4. Focus on the ways in which you have been influenced, positively and negatively, by traditional gender roles and expectations. What comes to mind when I think about this topic is my mother dressing me in short pants when I went to grade school and how I was teased and called a "sissy." No other ideas or incidents come to mind and this point, making me wonder if I could find enough to write about on this topic.

5. Explore one of the following topics in terms of gender roles and stereotypes:
• rites of passage for girls or for boys
• women or homosexuals in the military
• the sports or toy industry
• anorexia and other eating disorders
• the body-image trade (diets, exercise fads, cosmetics, fragrance, fashion)

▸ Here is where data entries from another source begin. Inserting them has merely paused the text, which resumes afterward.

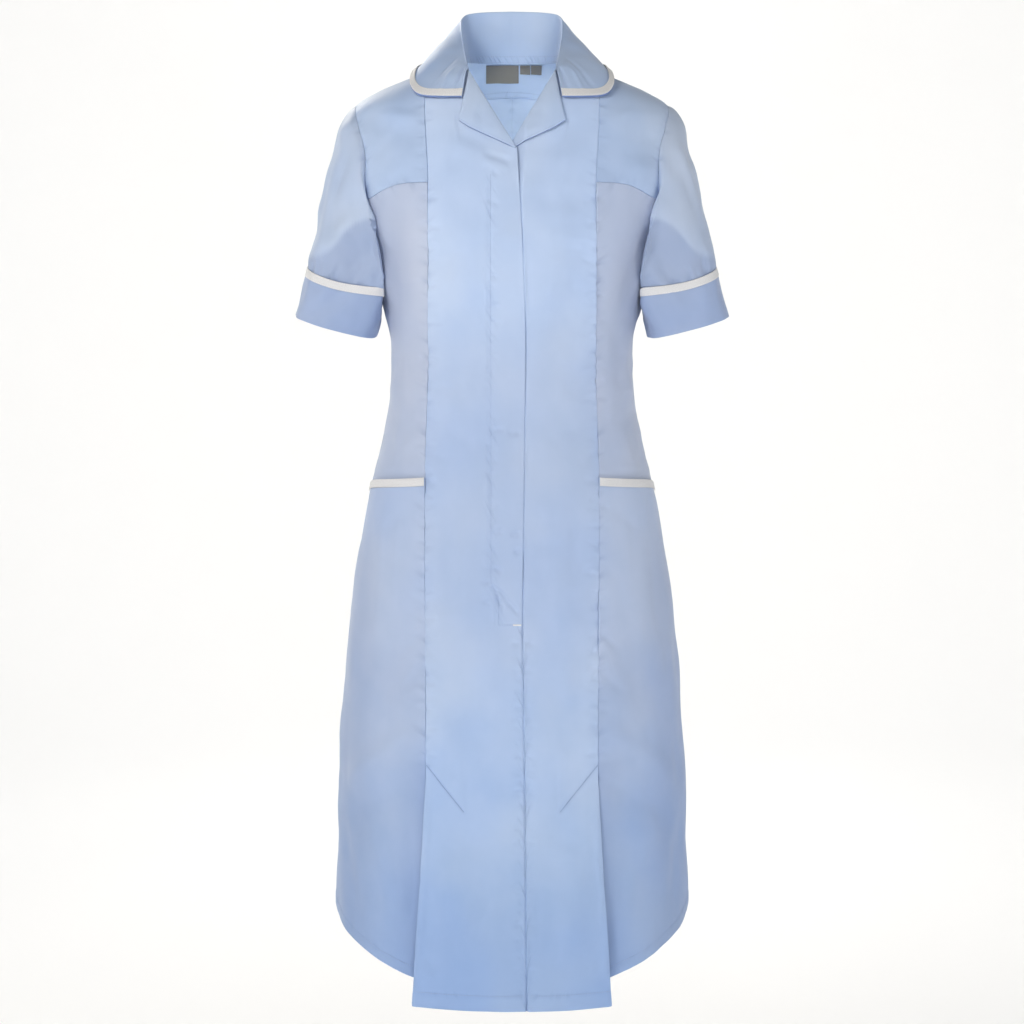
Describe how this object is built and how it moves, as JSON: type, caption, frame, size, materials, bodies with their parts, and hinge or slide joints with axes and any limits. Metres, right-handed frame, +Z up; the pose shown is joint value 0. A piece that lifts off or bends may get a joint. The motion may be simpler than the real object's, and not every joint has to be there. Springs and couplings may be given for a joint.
{
  "type": "nurse uniform dress",
  "caption": "Short-sleeved knee-length uniform dress with a collar, lapels, a fly front, princess seams, side pockets and kick pleats, hollow as worn.",
  "frame": {"origin": "centre of the neck at the height where the shoulder seams meet the collar", "axes": "+Z up along the dress, the front faces -Y, the wearer's right is at -X"},
  "size_m": [0.474, 0.3252, 1.0766],
  "materials": {
    "blue_cloth": "soft satin",
    "white_tape": "matt",
    "grey_label": "satin"
  },
  "bodies": {
    "root": {"back_left": "blue_cloth", "back_right": "blue_cloth", "back_yoke": "blue_cloth", "collar": "blue_cloth", "cuff_left": "blue_cloth", "cuff_right": "blue_cloth", "front_left": "blue_cloth", "front_right": "blue_cloth", "lapel_left": "blue_cloth", "lapel_right": "blue_cloth", "pleat_left": "blue_cloth", "pleat_right": "blue_cloth", "side_front_left": "blue_cloth", "side_front_right": "blue_cloth", "skirt_side_left": "blue_cloth", "skirt_side_right": "blue_cloth", "sleeve_left": "blue_cloth", "sleeve_right": "blue_cloth", "yoke_front_left": "blue_cloth", "yoke_front_right": "blue_cloth", "collar_tape": "white_tape", "cuff_tape_left": "white_tape", "cuff_tape_right": "white_tape", "pocket_tape_left": "white_tape", "pocket_tape_right": "white_tape", "label_fit": "grey_label", "label_main": "grey_label", "label_size": "grey_label"}
  },
  "joints": []
}
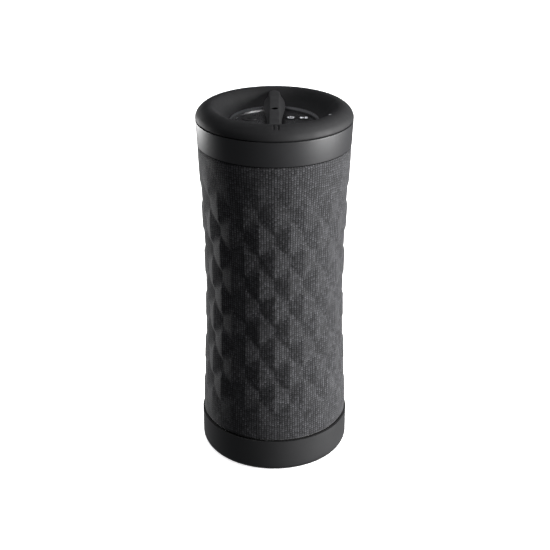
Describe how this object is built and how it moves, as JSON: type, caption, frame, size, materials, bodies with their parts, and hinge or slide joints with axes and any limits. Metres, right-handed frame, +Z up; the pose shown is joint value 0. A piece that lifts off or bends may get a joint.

• a particular product of the mass media--for example, a TV program, film, magazine advertisement, music video, or children's picture book

There are several topics in this that interest me, but women in sports is the one that I would like to write about. Title IX of the 1972 Education Act states that educational institutions must provide women with equal sports opportunities that it provides for men. This landmark legislation has had profound effects on women and on sports. The combination of interest in the topic and observations of its effects would make it interesting for me Right now, this is the topic I plan to address in my essay.